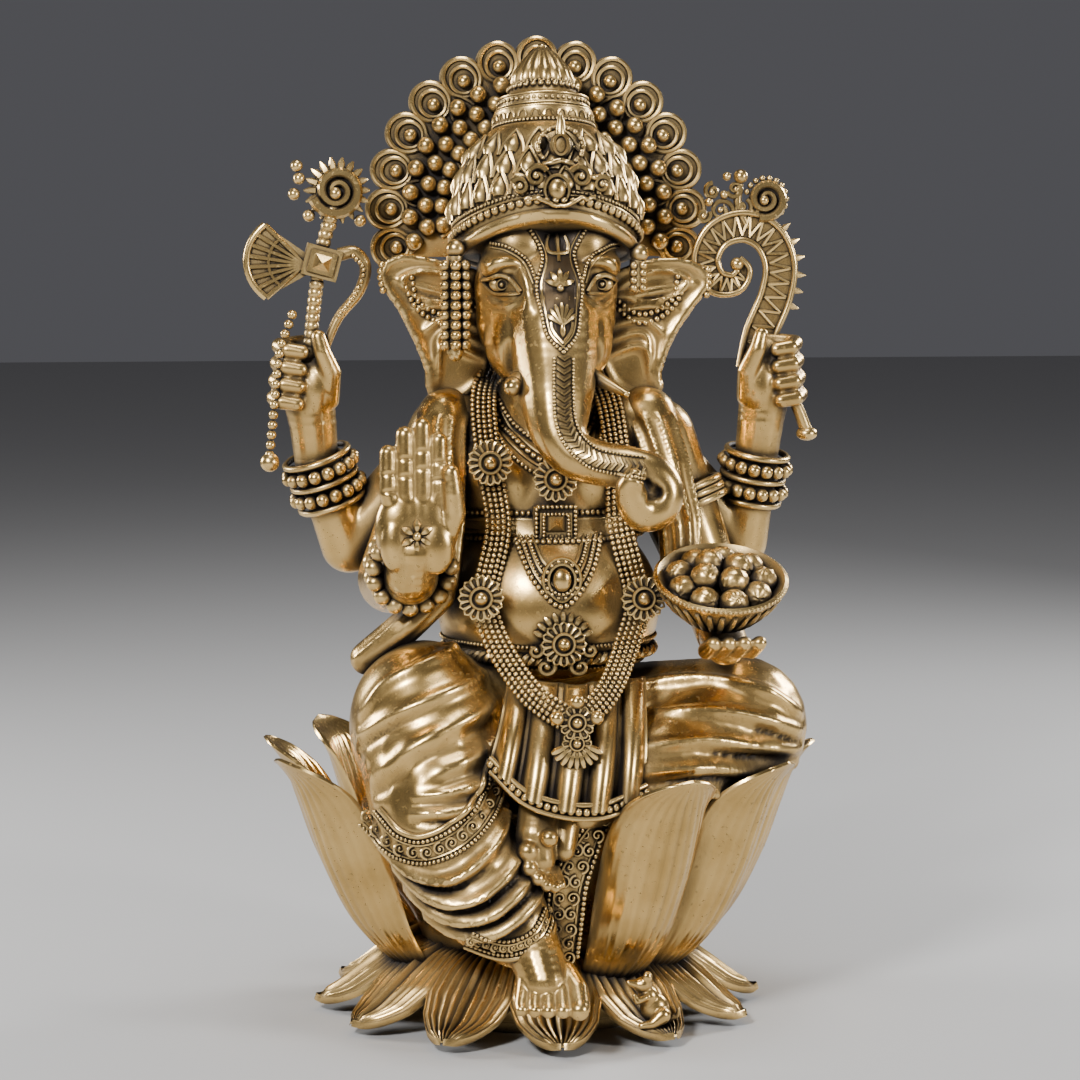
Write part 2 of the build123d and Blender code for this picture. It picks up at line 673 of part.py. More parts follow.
# ---------------------------------------------------------------- assembly
def assemble():
    """Every piece, each cut back to sit on the pieces made before it."""
    made = {}
    made["lotus_core"] = lotus_core()
    screws = [main_solid(place * base_screw()) for place in screw_places()]
    made["base_screws"] = Compound(children=screws)
    made["base_plate"] = base_plate(screws)
    made["tie_stud"] = tie_stud()
    made["tie_nut"] = tie_nut()
    made["lower_petal_ring"] = seated(lower_petal_ring(), made["lotus_core"])
    petal = seated(upper_petal(), core_clearance(), made["lower_petal_ring"])

    made["hips"] = hips()
    made["right_leg"] = seated(right_leg(), made["hips"], made["lotus_core"])
    made["left_leg"] = seated(left_leg(), made["hips"], made["lotus_core"],
                              made["right_leg"])
    legs = [made["hips"], made["right_leg"], made["left_leg"]]
    for index, angle in enumerate(around(CUP_PETALS, CUP_PITCH, CUP_FIRST)):
        turned_petal = Rot(0, 0, angle) * petal
        made[f"upper_petal_{index + 1:02d}"] = seated(turned_petal, *legs)
    petals = [made[f"upper_petal_{index:02d}"] for index in (1, CUP_PETALS)]
    made["torso"] = seated(torso(), *legs)
    made["right_foot"] = seated(right_foot(), made["right_leg"], made["lotus_core"],
                                made["lower_petal_ring"])
    made["front_cloth"] = seated(front_cloth(), *legs, made["lotus_core"], made["torso"])
    made["left_foot"] = seated(left_foot(), *legs, made["front_cloth"],
                               made["lotus_core"])
    made["filigree_strip"] = seated(filigree_strip(), *legs, made["lotus_core"],
                                    made["front_cloth"], made["left_foot"],
                                    made["right_foot"], *petals)

    made["head"] = seated(head(), made["torso"])
    chest = [made["torso"], made["head"]]
    for side in ("right", "left"):
        made[f"rear_{side}_arm"] = seated(rear_arm(side), made["torso"])
    made["front_right_arm"] = seated(front_right_arm(), made["torso"],
                                     made["rear_right_arm"], made["right_leg"])
    made["front_left_arm"] = seated(front_left_arm(), made["torso"],
                                    made["rear_left_arm"], made["left_leg"])
    for side in ("right", "left"):
        made[f"rear_{side}_bangles"] = each_seated(rear_bangles(side),
                                                   made[f"rear_{side}_arm"])
    made["rear_right_hand"] = seated(rear_right_hand(), made["rear_right_arm"],
                                     made["rear_right_bangles"])
    made["rear_left_hand"] = seated(rear_left_hand(), made["rear_left_arm"],
                                    made["rear_left_bangles"])
    made["front_right_hand"] = seated(front_right_hand(), made["front_right_arm"])
    made["front_right_bracelet"] = seated(front_right_bracelet(),
                                          made["front_right_arm"],
                                          made["front_right_hand"])
    made["front_left_armlet"] = seated(front_left_armlet(), made["rear_left_bangles"],
                                       made["front_left_arm"],
                                       made["rear_left_arm"], made["torso"])
    made["bowl"] = seated(bowl(), made["front_left_arm"])
    made["front_left_hand"] = seated(front_left_hand(), made["front_left_arm"],
                                     made["bowl"])
    made["sweets"] = each_seated(sweets(), made["bowl"])
    made["axe"] = seated(axe(), made["rear_right_hand"], made["rear_right_bangles"],
                         made["rear_right_arm"])
    made["noose"] = seated(noose(), made["rear_left_hand"], made["rear_left_bangles"])
    made["noose_tail"] = seated(noose_tail(), made["rear_left_hand"],
                                made["rear_left_bangles"], made["rear_left_arm"],
                                made["noose"])

    arms = [made["front_right_arm"], made["rear_right_arm"],
            made["front_left_arm"], made["rear_left_arm"]]
    made["right_sash"] = seated(right_sash(), *chest, *legs, *arms[:2],
                                made["front_right_bracelet"], made["front_right_hand"])
    made["left_sash"] = seated(left_sash(), *chest, *legs, *arms[2:],
                               made["front_left_armlet"])
    sashes = [made["right_sash"], made["left_sash"]]
    lap = [*legs, made["front_cloth"]]
    made["waist_belt"] = seated(band(46, 6, 32.5, 30.5, 1, -12), made["torso"], *lap, *sashes)
    plaque = band(80, 5, 31, 25, 1, -9) + buckle()
    made["chest_band"] = seated(plaque, made["torso"], *sashes, *arms, made["head"],
                                made["front_left_armlet"])
    made["pendant"] = seated(pendant(), made["torso"], made["chest_band"])
    made["collar"] = seated(collar(), *chest, *sashes)
    bands = [made["waist_belt"], made["chest_band"], made["pendant"], made["collar"]]
    made["garland"] = seated(garland(), *chest, *lap, *sashes, *bands)
    made["rosettes"] = each_seated(rosettes(), made["garland"], *chest, *lap, *bands,
                                   *sashes)

    right_side = [*arms[:2], made["right_sash"], made["garland"]]
    left_side = [*arms[2:], made["left_sash"], made["garland"]]
    made["right_ear"] = seated(right_ear(), *chest, *right_side)
    made["left_ear"] = seated(left_ear(), *chest, *left_side)
    ears = [made["right_ear"], made["left_ear"]]
    right_tusk, left_tusk = tusks()
    made["right_tusk"] = seated(right_tusk, made["head"])
    made["left_tusk"] = seated(left_tusk, made["head"])
    made["halo"] = seated(halo(), made["head"])
    made["crown"] = seated(crown(), made["head"], made["halo"], *ears)
    made["crown_finial"] = seated(crown_finial(), made["crown"], made["halo"])
    made["halo_beads"] = each_seated(halo_beads(), made["crown"], made["crown_finial"],
                                     made["halo"])
    made["crown_tassels"] = each_seated(crown_tassels(), made["head"], made["crown"],
                                        *ears)
    made["mouse"] = seated(mouse(), made["lower_petal_ring"],
                           made["upper_petal_01"])
    return made


os.makedirs("parts", exist_ok=True)
for node, shape in assemble().items():
    export_step(shape, f"parts/{node}.step")
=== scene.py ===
"""A seated brass figure on a lotus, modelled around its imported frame.

Shapes are worked out in millimetres and stored in metres.
"""
import logging
import math
from dataclasses import dataclass
from enum import Enum

import bpy
import numpy as np
from mathutils import Euler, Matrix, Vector
from mathutils.bvhtree import BVHTree


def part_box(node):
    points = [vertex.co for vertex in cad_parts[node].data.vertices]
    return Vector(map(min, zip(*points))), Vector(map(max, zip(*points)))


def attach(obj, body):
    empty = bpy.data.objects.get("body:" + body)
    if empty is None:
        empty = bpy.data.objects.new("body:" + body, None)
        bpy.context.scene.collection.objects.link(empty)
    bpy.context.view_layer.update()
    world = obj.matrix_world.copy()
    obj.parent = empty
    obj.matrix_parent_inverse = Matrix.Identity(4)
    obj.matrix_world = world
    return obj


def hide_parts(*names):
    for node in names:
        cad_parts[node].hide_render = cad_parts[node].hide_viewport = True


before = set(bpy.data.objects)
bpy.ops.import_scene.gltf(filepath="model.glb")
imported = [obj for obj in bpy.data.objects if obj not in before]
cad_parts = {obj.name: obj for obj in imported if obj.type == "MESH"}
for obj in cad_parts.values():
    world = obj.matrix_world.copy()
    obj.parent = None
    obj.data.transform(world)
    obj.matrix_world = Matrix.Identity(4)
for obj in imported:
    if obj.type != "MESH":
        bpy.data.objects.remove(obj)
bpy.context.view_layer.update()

LOG = logging.getLogger("figure")
MM = 0.001
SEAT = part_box("lotus_core")[1].z / MM
AROUND = 2 * math.pi
PYRAMID = [(0, 1, 4), (1, 2, 4), (2, 3, 4), (3, 0, 4), (3, 2, 1, 0)]


def at(x: float, y: float, z: float) -> np.ndarray:
    """A point of the figure, its height counted from the lotus seat."""
    return np.array([x, y, SEAT + z], float)


def points(*rows: tuple) -> np.ndarray:
    """Several points of the figure, their heights counted from the seat."""
    return np.array([at(*row[:3]) for row in rows])


def facing(angle: float) -> np.ndarray:
    """The direction at an angle in the plane that faces front."""
    return np.array([math.cos(angle), 0, math.sin(angle)])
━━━
§ PROBLEM REQUIREMENTS
Exactly those lines that run from the line with "return made" through the line with "if empty is" are to be reproduced; both end lines belong to the range.

§ RESULT BELOW
    return made


os.makedirs("parts", exist_ok=True)
for node, shape in assemble().items():
    export_step(shape, f"parts/{node}.step")
=== scene.py ===
"""A seated brass figure on a lotus, modelled around its imported frame.

Shapes are worked out in millimetres and stored in metres.
"""
import logging
import math
from dataclasses import dataclass
from enum import Enum

import bpy
import numpy as np
from mathutils import Euler, Matrix, Vector
from mathutils.bvhtree import BVHTree


def part_box(node):
    points = [vertex.co for vertex in cad_parts[node].data.vertices]
    return Vector(map(min, zip(*points))), Vector(map(max, zip(*points)))


def attach(obj, body):
    empty = bpy.data.objects.get("body:" + body)
    if empty is None:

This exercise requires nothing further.